On Thu, Apr 17, 2025 at 1:06 AM Christian König
<christian.koe...@amd.com> wrote:
>
> Am 16.04.25 um 23:51 schrieb Juan Yescas:
>
> On Wed, Apr 16, 2025 at 4:34 AM Christian König
> <christian.koe...@amd.com> wrote:
>
>
> Am 15.04.25 um 19:19 schrieb Juan Yescas:
>
> This change sets the allocation orders for the different page sizes
> (4k, 16k, 64k) based on PAGE_SHIFT. Before this change, the orders
> for large page sizes were calculated incorrectly, this caused system
> heap to allocate from 2% to 4% more memory on 16KiB page size kernels.
>
> This change was tested on 4k/16k page size kernels.
>
> Signed-off-by: Juan Yescas <jyes...@google.com>
> ---
> drivers/dma-buf/heaps/system_heap.c | 9 ++++++++-
> 1 file changed, 8 insertions(+), 1 deletion(-)
>
> diff --git a/drivers/dma-buf/heaps/system_heap.c
> b/drivers/dma-buf/heaps/system_heap.c
> index 26d5dc89ea16..54674c02dcb4 100644
> --- a/drivers/dma-buf/heaps/system_heap.c
> +++ b/drivers/dma-buf/heaps/system_heap.c
> @@ -50,8 +50,15 @@ static gfp_t order_flags[] = {HIGH_ORDER_GFP,
> HIGH_ORDER_GFP, LOW_ORDER_GFP};
> * to match with the sizes often found in IOMMUs. Using order 4 pages instead
> * of order 0 pages can significantly improve the performance of many IOMMUs
> * by reducing TLB pressure and time spent updating page tables.
> + *
> + * Note: When the order is 0, the minimum allocation is PAGE_SIZE. The
> possible
> + * page sizes for ARM devices could be 4K, 16K and 64K.
> */
> -static const unsigned int orders[] = {8, 4, 0};
> +#define ORDER_1M (20 - PAGE_SHIFT)
> +#define ORDER_64K (16 - PAGE_SHIFT)
> +#define ORDER_FOR_PAGE_SIZE (0)
> +static const unsigned int orders[] = {ORDER_1M, ORDER_64K,
> ORDER_FOR_PAGE_SIZE};
> +#
>
> Good catch, but I think the defines are just overkill.
>
> What you should do instead is to subtract page shift when using the array.
>
> There are several occurrences of orders in the file and I think it is
> better to do the calculations up front in the array. Would you be ok
> if we get rid of the defines as per your suggestion and make the
> calculations during the definition of the array. Something like this:
>
> static const unsigned int orders[] = {20 - PAGE_SHIFT, 16 - PAGE_SHIFT, 0};
>
>
> Yeah that totally works for me as well. Just make sure that a code comment
> nearby explains why 20, 16 and 0.
>
Thanks, the changes were added in the [PATCH v3].

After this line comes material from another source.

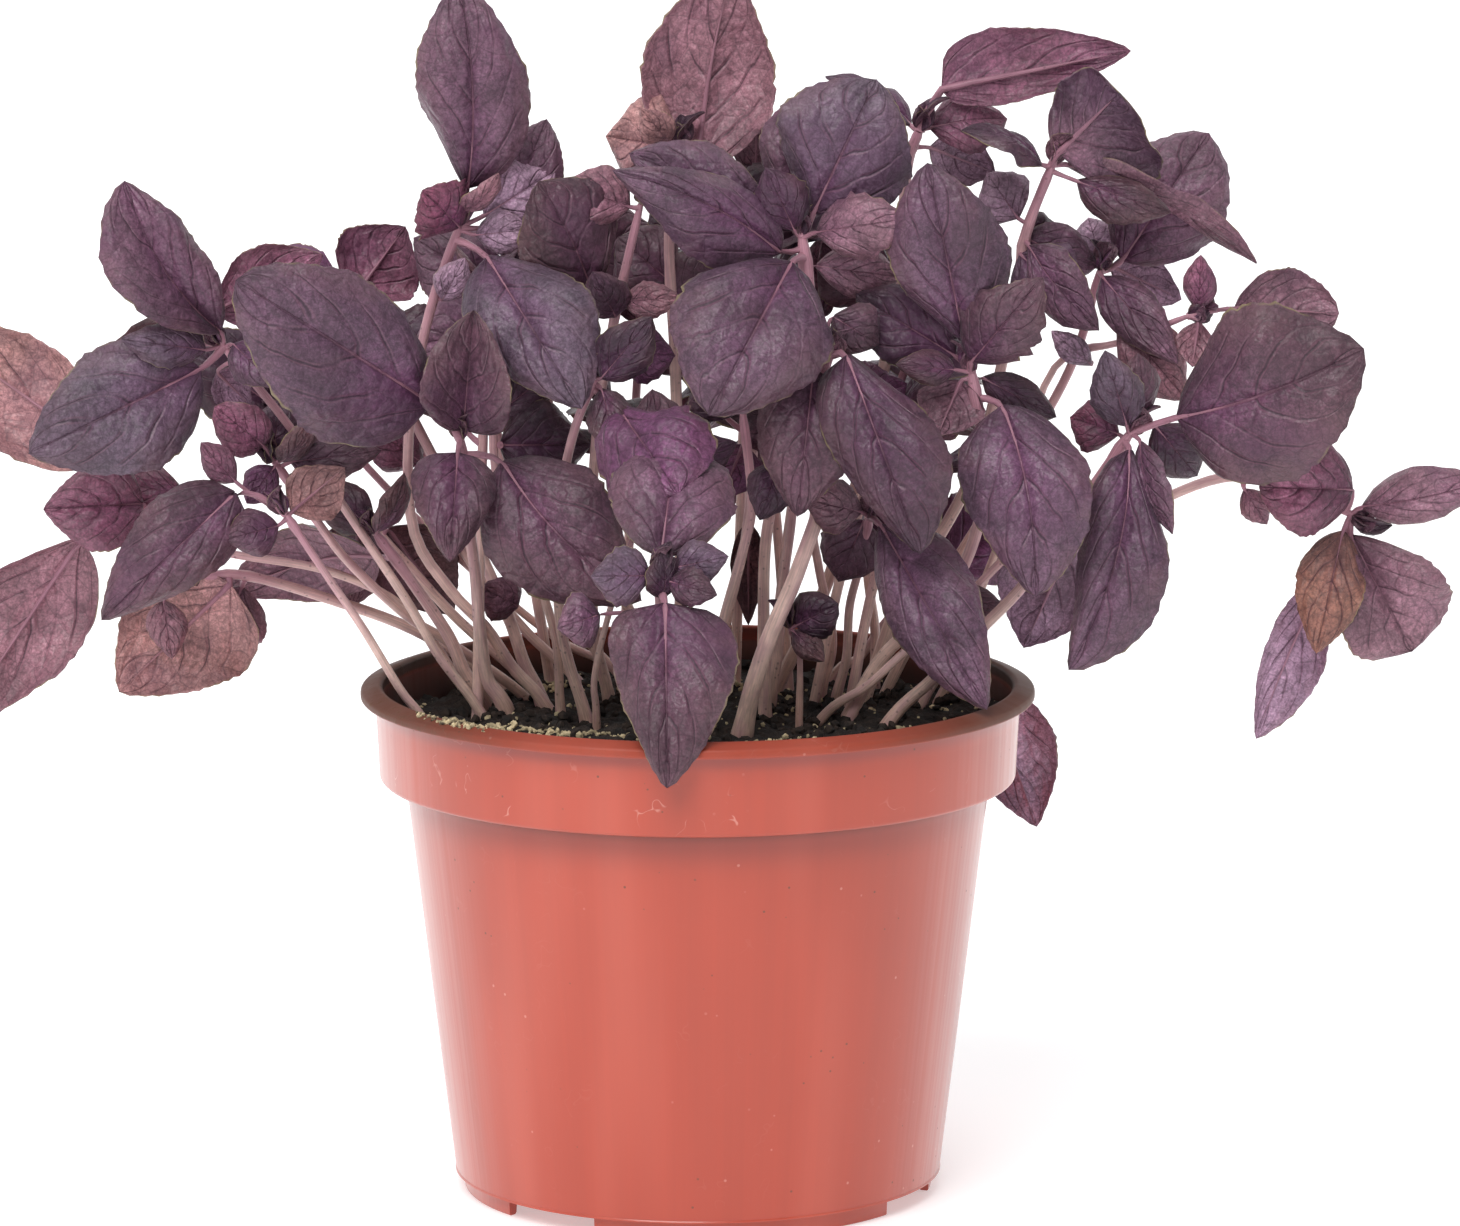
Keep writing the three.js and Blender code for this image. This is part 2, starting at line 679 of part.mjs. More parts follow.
// A stem's middle line: straight in the soil, then a smooth curve through its points
function stemLine({ root, stem }) {
  const ground = new THREE.Vector3(root[0], root[1], SOIL_HEIGHT);
  const rise = stem[0].clone().sub(ground);
  rise.set(rise.x / 2, rise.y / 2, rise.z).normalize();
  const bottom = ground.clone().addScaledVector(rise, -ROOT_DEPTH);
  const collar = ground.clone().addScaledVector(rise, COLLAR_RISE);
  const curve = new THREE.CatmullRomCurve3([bottom, collar, ...stem], false, "catmullrom", 0.5);
  const steps = Math.max(3, Math.round(curve.getLength() / STEM_STEP));
  const first = 1 / (stem.length + 1);
  const line = [bottom];
  for (let step = 0; step <= steps; step++)
    line.push(curve.getPoint(first + ((1 - first) * step) / steps));
  return line;
}

// A ring of points round a place on a line that runs along a direction
function ringAround(center, along, radius) {
  const across = new THREE.Vector3(1, 0, 0).cross(along).normalize();
  const other = along.clone().cross(across);
  const ring = [];
  for (let side = 0; side < STEM_SIDES; side++) {
    const angle = (side * 2 * Math.PI) / STEM_SIDES;
    ring.push(
      center.clone()
        .addScaledVector(across, radius * Math.cos(angle))
        .addScaledVector(other, radius * Math.sin(angle)),
    );
  }
  return ring;
}

function stemRings({ line, thick }, swell = 0) {
  const last = line.length - 1;
  const rings = line.map((point, i) => {
    const along = line[Math.min(i + 1, last)].clone().sub(line[Math.max(i - 1, 0)]).normalize();
    return ringAround(point, along, THREE.MathUtils.lerp(...thick, i / last) / 2 + swell);
  });
  const end = line[last].clone().sub(line[last - 1]).normalize();
  rings.push([line[last].clone().addScaledVector(end, thick[1] + swell)]);
  return rings;
}

// The plain hole in the soil that a stem stands in
function stemHole({ line, thick }) {
  const rise = line[1].clone().sub(line[0]).normalize();
  const radius = thick[0] / 2 + HOLE_CLEARANCE;
  const low = line[0].clone().addScaledVector(rise, -FIT_GAP);
  const high = line[0].clone().addScaledVector(rise, ROOT_DEPTH + HOLE_RISE);
  return solidOf(loft([ringAround(low, rise, radius), ringAround(high, rise, radius)]));
}

// Blades

// Half the blade's width along it, as a share of the widest place
function outline(t, round) {
  return round ? Math.sin(Math.PI * t) ** 0.6 : Math.sin(Math.PI * t ** 0.8) ** 0.95;
}

// A blade's frame: its midrib, and across and up at any place along it
function bladeFrame(blade) {
  const { base, tip, facing, form } = blade;
  const { turn = 0, arch = 0.12, sway = 0, under = false } = form;
  const chord = tip.clone().sub(base);
  const length = chord.length();
  const along = chord.normalize();
  const up = facing.clone().addScaledVector(along, -facing.dot(along)).normalize();
  if (under) up.negate();
  up.applyAxisAngle(along, radians(turn));
  const side = along.clone().cross(up);
  const middle = base.clone().lerp(tip, 0.5);
  middle.addScaledVector(up, 2 * arch * length).addScaledVector(side, 2 * sway * length);
  const midrib = new THREE.QuadraticBezierCurve3(base, middle, tip);
  return { midrib, up };
}

// The four corners of a blade's section: edge, top, other edge, underside
function bladeSection(blade, { midrib, up }, t, swell) {
  const { width, form } = blade;
  const { cup = -0.12, round = false, wave = 0.05 } = form;
  const center = midrib.getPoint(t);
  const along = midrib.getTangent(t);
  const over = up.clone().addScaledVector(along, -up.dot(along)).normalize();
  const across = along.clone().cross(over);
  const half = (width / 2) * outline(t, round) + petioleThickness(width) / 2;
  const ripple = wave * width * Math.sin(3 * Math.PI * t);
  const edge = (sign) =>
    center.clone()
      .addScaledVector(across, sign * (half + swell))
      .addScaledVector(over, cup * half + sign * ripple * outline(t, round));
  const rise = BLADE_THICKNESS / 2 + swell;
  return [
    edge(-1),
    center.clone().addScaledVector(over, rise),
    edge(1),
    center.clone().addScaledVector(over, -rise),
  ];
}

function petioleThickness(width) {
  return THREE.MathUtils.clamp(0.6 + 0.04 * width, 0.9, 1.6);
}

function bladeRings(blade, swell = 0) {
  const frame = bladeFrame(blade);
  const stations = blade.width > WIDE_BLADE ? [0, 0.12, 0.35, 0.62, 0.86] : [0, 0.3, 0.68];
  const rings = stations.map((t) => bladeSection(blade, frame, t, swell));
  const shift = blade.root.clone().sub(blade.base);
  rings.unshift(rings[0].map((corner) => corner.clone().add(shift)));
  rings.push([blade.tip.clone().addScaledVector(frame.midrib.getTangent(1), swell)]);
  return rings;
}

// Placing stems and blades clear of each other

const placed = []; // solids that stand already, with their boxes and owners
const MARGIN = 0.35;

function boxOf(rings) {
  return new THREE.Box3().setFromPoints(rings.flat());
}

function keep(owner, rings) {
  placed.push({ owner, solid: solidOf(loft(rings)), box: boxOf(rings) });
}

// Whether a swollen solid is clear of everything that belongs to others
function clears(owner, rings) {
  const box = boxOf(rings);
  const near = placed.filter((other) => other.owner !== owner && other.box.intersectsBox(box));
  if (!near.length) return true;
  const solid = solidOf(loft(rings));
  const clear = near.every((other) => {
    const shared = solid.intersect(other.solid);
    const apart = shared.isEmpty();
    shared.delete();
    return apart;
  });
  solid.delete();
  return clear;
}

const STEM_SHIFTS = [0, 4, -4, 8, -8, 12, -12, 16, -16];
const TIP_SHIFTS = [0, 4, -4, 8, -8, 12, -12, 17, -17, 23, -23];
const TURN_SHIFTS = [0, 15, -15, 30, -30];

// A hand-placed stem, its middle pushed along the line of sight until it is clear
function placeStem(name, { root, stem, thick }) {
  for (const push of STEM_SHIFTS) {
    const points = stem.map(([x, z, depth], i) =>
      seen(x, z, depth + push * Math.sin((Math.PI * (i + 1)) / (stem.length + 1))),
    );
    const line = stemLine({ root, stem: points });
    if (!clears(name, stemRings({ line, thick }, MARGIN))) continue;
    keep(name, stemRings({ line, thick }));
    return { name, line, thick };
  }
  throw new Error(name + " finds no free place");
}

// The place on a stem's line that is nearest to a point
function nearestOn(line, point) {
  let best = line[0];
  for (let i = 1; i < line.length - 1; i++) {
    const span = new THREE.Line3(line[i], line[i + 1]);
    const place = span.closestPointToPoint(point, true, new THREE.Vector3());
    if (place.distanceTo(point) < best.distanceTo(point)) best = place;
  }
  return best;
}

// A hand-placed blade for one push of its tip along the line of sight and one more turn
function handBlade(stem, row, push, turn) {
  const [baseX, baseZ, tipX, tipZ, forward, width, form = {}] = row;
  const depth = nearestOn(stem.line, seen(baseX, baseZ, stem.line.at(-1).y)).y;
  const base = seen(baseX, baseZ, depth - 0.25 * (forward + push));
  const tip = seen(tipX, tipZ, depth - forward - push);
  const facing = VIEWPOINT.clone().sub(base).normalize();
  const turned = { ...form, turn: (form.turn ?? 0) + turn };
  return { root: nearestOn(stem.line, base), base, tip, width, facing, form: turned };
}

// Outlines in the front view that hide what stands behind them: the dense middle of the crown, and
// the blades placed by hand
const CROWN = [
  [-80, 148], [-62, 166], [-50, 150], [-38, 178], [-26, 184], [0, 184], [14, 181], [22, 192],
  [36, 190], [50, 170], [56, 150], [45, 138], [42, 120], [28, 118], [20, 103], [0, 103],
  [-10, 110], [-25, 112], [-35, 125], [-45, 128], [-55, 122], [-62, 130], [-75, 138],
];
const coverings = [CROWN.map(([x, z]) => new THREE.Vector2(x, z))];

function placeHandBlade(stem, row) {
  for (const turn of TURN_SHIFTS)
    for (const push of TIP_SHIFTS) {
      const blade = handBlade(stem, row, push, turn);
      if (!clears(stem.name, bladeRings(blade, MARGIN))) continue;
      const rings = bladeRings(blade);
      keep(stem.name, rings);
      const left = rings.map((ring) => ring[0]);
      const right = rings.slice(0, -1).map((ring) => ring[2]);
      coverings.push([...left, ...right.reverse()].map(shown));
      return;
    }
  throw new Error(stem.name + " has a blade that finds no free place: " + row);
}

// Whether a place of the front view lies behind a hand-placed blade
function covered(point) {
  const { x, y } = shown(point);
  return coverings.some((loop) => {
    let inside = false;
    loop.forEach((a, i) => {
      const b = loop[(i + 1) % loop.length];
      if (a.y > y !== b.y > y && x < a.x + ((b.x - a.x) * (y - a.y)) / (b.y - a.y)) inside = !inside;
    });
    return inside;
  });
}

function isHidden(rings, share) {
  const points = rings.flat();
  return points.filter(covered).length >= share * points.length;
}

// The draws of one stem at the back, all made before anything is placed. The tops stand round the
// rear half of the pot, from 8 to 172 degrees.
function backPlan(i, draw) {
  const azimuth = radians(8 + (164 * (i + 0.5)) / BACK_STEMS + 10 * (draw() - 0.5));
  const reach = BACK_REACHES[i % BACK_REACHES.length] + 6 * (draw() - 0.5);
  const height = BACK_TOP - BACK_DROP * reach + 16 * (draw() - 0.5);
  const outward = new THREE.Vector3(Math.cos(azimuth), Math.sin(azimuth), 0);
  const rootReach = THREE.MathUtils.lerp(...ROOT_RING, draw());
  const spin = 2 * Math.PI * draw();
  const sizes = BACK_LEVELS.map(() => 0.85 + 0.3 * draw());
  return { outward, reach, height, rootReach, spin, sizes };
}

const ROOT_LIMIT = 50;
const ROOT_SHIFTS = [0, 4, -4, 8, -8, 12, -12, 16, -16, 20, -20];

function placeBackStem(name, plan) {
  const { outward, reach, height, rootReach } = plan;
  const sideways = new THREE.Vector3(-outward.y, outward.x, 0);
  const thick = BACK_THICK;
  for (const shift of ROOT_SHIFTS) {
    const foot = outward.clone().multiplyScalar(rootReach).addScaledVector(sideways, shift);
    if (foot.length() > ROOT_LIMIT) continue;
    const top = outward.clone().multiplyScalar(reach).addScaledVector(sideways, shift / 2);
    const stem = [0.35, 0.7, 1].map((share) => {
      const place = foot.clone().lerp(top, share ** 1.3);
      return place.setZ(THREE.MathUtils.lerp(SOIL_HEIGHT, height, share));
    });
    const line = stemLine({ root: [foot.x, foot.y], stem });
    if (!clears(name, stemRings({ line, thick }, MARGIN))) continue;
    if (!isHidden(stemRings({ line, thick }).slice(-3), 0.7)) continue;
    keep(name, stemRings({ line, thick }));
    return { name, line, thick };
  }
  return null;
}

// A blade at the back, from the stem at a share of its height, towards an azimuth
function backBlade(stem, level, size, azimuth, swing, drop) {
  const at = Math.round(level.share * (stem.line.length - 1));
  const root = stem.line[at].clone();
  const lift = radians(level.lift - drop);
  const angle = azimuth + swing;
  const away = new THREE.Vector3(Math.cos(angle), Math.sin(angle), 0);
  const along = away.clone().multiplyScalar(Math.cos(lift)).setZ(Math.sin(lift));
  const base = root.clone().addScaledVector(along, 0.18 * level.length * size);
  const tip = root.clone().addScaledVector(along, 1.15 * level.length * size);
  tip.z -= 0.15 * level.length;
  const facing = new THREE.Vector3(0, 0, 1).addScaledVector(away, -0.3);
  return { root, base, tip, width: level.width * size, facing, form: {} };
}

const SWINGS = [0, 15, -15, 30, -30, 45, -45];
const DROPS = [0, 20, -20, 40, -40];

function placeBackBlades(stem, plan) {
  BACK_LEVELS.forEach((level, i) => {
    for (const half of [0, Math.PI]) {
      const azimuth = plan.spin + (i * Math.PI) / 2 + half;
      const free = SWINGS.flatMap((swing) => DROPS.map((drop) => [radians(swing), drop])).find(
        ([swing, drop]) => {
          const blade = backBlade(stem, level, plan.sizes[i], azimuth, swing, drop);
          const rings = bladeRings(blade);
          const { min, max } = boxOf(rings);
          if (min.y < BACK_RANGE[0] || max.y > BACK_RANGE[1] || min.z < LOWEST_BLADE) return false;
          return isHidden(rings, 0.8) && clears(stem.name, bladeRings(blade, MARGIN));
        },
      );
      if (free)
        keep(stem.name, bladeRings(backBlade(stem, level, plan.sizes[i], azimuth, ...free)));
    }
  });
}

// The largest body of a solid: a hollow that joining seals is filled, and a loose scrap goes
function largestBody(solid) {
  const bodies = solid.decompose();
  return bodies.reduce((largest, body) => (body.volume() > largest.volume() ? body : largest));
}

// Assembly

const part = new THREE.Group();
part.name = "potted_purple_basil";

const potSolid = pot();
const soil = soilBlock();
const { min: potLow, max: potHigh } = potSolid.boundingBox();
const potBox = new THREE.Box3(new THREE.Vector3(...potLow), new THREE.Vector3(...potHigh));
placed.push({ owner: "pot", solid: potSolid, box: potBox });

const stems = Object.entries(HAND_PLACED).map(([name, plan]) => placeStem(name, plan));
for (const stem of stems)
  for (const row of HAND_PLACED[stem.name].blades) placeHandBlade(stem, row);

const draw = drawer(BACK_SEED);
for (let i = 0; i < BACK_STEMS; i++) {
  const plan = backPlan(i, draw);
  const stem = placeBackStem("back_" + String(i + 1).padStart(2, "0"), plan);
  if (!stem) continue;
  const bare = placed.length;
  placeBackBlades(stem, plan);
  if (placed.length > bare) stems.push(stem);
  else placed.pop();
}

const holed = stems.reduce((block, stem) => block.subtract(stemHole(stem)), soil);
part.add(meshOf("pot", potSolid, COLORS.pot, 0.35));
part.add(meshOf("soil", holed, COLORS.soil, 0.95));
for (const stem of stems) {
  const pieces = placed.filter((piece) => piece.owner === stem.name).map((piece) => piece.solid);
  const joined = pieces.reduce((whole, piece) => whole.add(piece));
  part.add(meshOf("stem_" + stem.name, largestBody(joined), COLORS.stem, 0.6));
}

export default part;
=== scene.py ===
"""A purple basil in its nursery pot: the looks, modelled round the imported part.

The script is run in Blender 4.5. Places of stems and blades are in millimetres, as in the part's
source, and become metres when a mesh is made. Sizes in the property groups are in metres.
"""

import math

import bmesh
import bpy
import numpy as np
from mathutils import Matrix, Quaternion, Vector, kdtree, noise


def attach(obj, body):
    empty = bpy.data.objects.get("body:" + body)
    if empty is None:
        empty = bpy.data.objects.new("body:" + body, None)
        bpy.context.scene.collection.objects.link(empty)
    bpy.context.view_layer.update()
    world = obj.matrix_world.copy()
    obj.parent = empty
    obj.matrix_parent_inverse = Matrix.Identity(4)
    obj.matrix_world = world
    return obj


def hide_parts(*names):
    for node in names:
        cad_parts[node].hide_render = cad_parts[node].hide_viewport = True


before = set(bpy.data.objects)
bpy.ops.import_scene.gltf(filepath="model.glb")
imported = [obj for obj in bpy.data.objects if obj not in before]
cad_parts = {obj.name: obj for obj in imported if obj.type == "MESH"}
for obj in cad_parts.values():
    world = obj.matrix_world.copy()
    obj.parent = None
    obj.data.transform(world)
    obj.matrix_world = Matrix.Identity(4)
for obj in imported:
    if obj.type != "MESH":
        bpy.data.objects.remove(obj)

bl_info = {
    "name": "Potted purple basil",
    "version": (1, 0, 0),
    "blender": (4, 5, 0),
    "location": "View3D > Sidebar > Basil",
    "description": "Models a purple basil in its nursery pot round the packed part",
    "category": "Object",
}

MM = 0.001  # metres in a millimetre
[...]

> Apart from that using 1M, 64K and then falling back to 4K just sounds random
> to me. We have especially pushed back on 64K more than once because it is
> actually not beneficial in almost all cases.
>
> In the hardware where the driver is used, the 64K is beneficial for:
>
> Arm SMMUv3 (4KB granule size):
> 64KB (contiguous bit groups 16 4KB pages)
>
> SysMMU benefits from 64KB (“large” page) on 4k/16k page sizes.
>
>
> Question could this HW also work with pages larger than 64K? (I strongly
> expect yes).
>
Yes, if the page sizes in the SMMUv3 are:
- 4k, we can have 2MiB pages
- 16k, we can have 32MiB pages
> I suggest to fix the code in system_heap_allocate to not over allocate
> instead and just try the available orders like TTM does. This has proven to
> be working architecture independent.
>
> Do you mean to have an implementation similar to __ttm_pool_alloc()?
>
>
> Yeah something like that.
>
> https://web.git.kernel.org/pub/scm/linux/kernel/git/torvalds/linux.git/tree/drivers/gpu/drm/ttm/ttm_pool.c?h=v6.15-rc2#n728
>
> If that is the case, we can try the change, run some benchmarks and
> submit the patch if we see positive results.
>
>
> Could be that this doesn't matter for your platform, but it's minimal extra
> overhead asking for larger chunks first and it just avoids fragmenting
> everything into 64K chunks.
>
> That is kind of important since the code in DMA-heaps should be platform
> neutral if possible.
I agree, I'll make the change in another patch.
Thanks
Juan
>
> Regards,
> Christian.
>
>
> Thanks
> Juan
>
> Regards,
> Christian.
>
> #define NUM_ORDERS ARRAY_SIZE(orders)
>
> static struct sg_table *dup_sg_table(struct sg_table *table)
>
>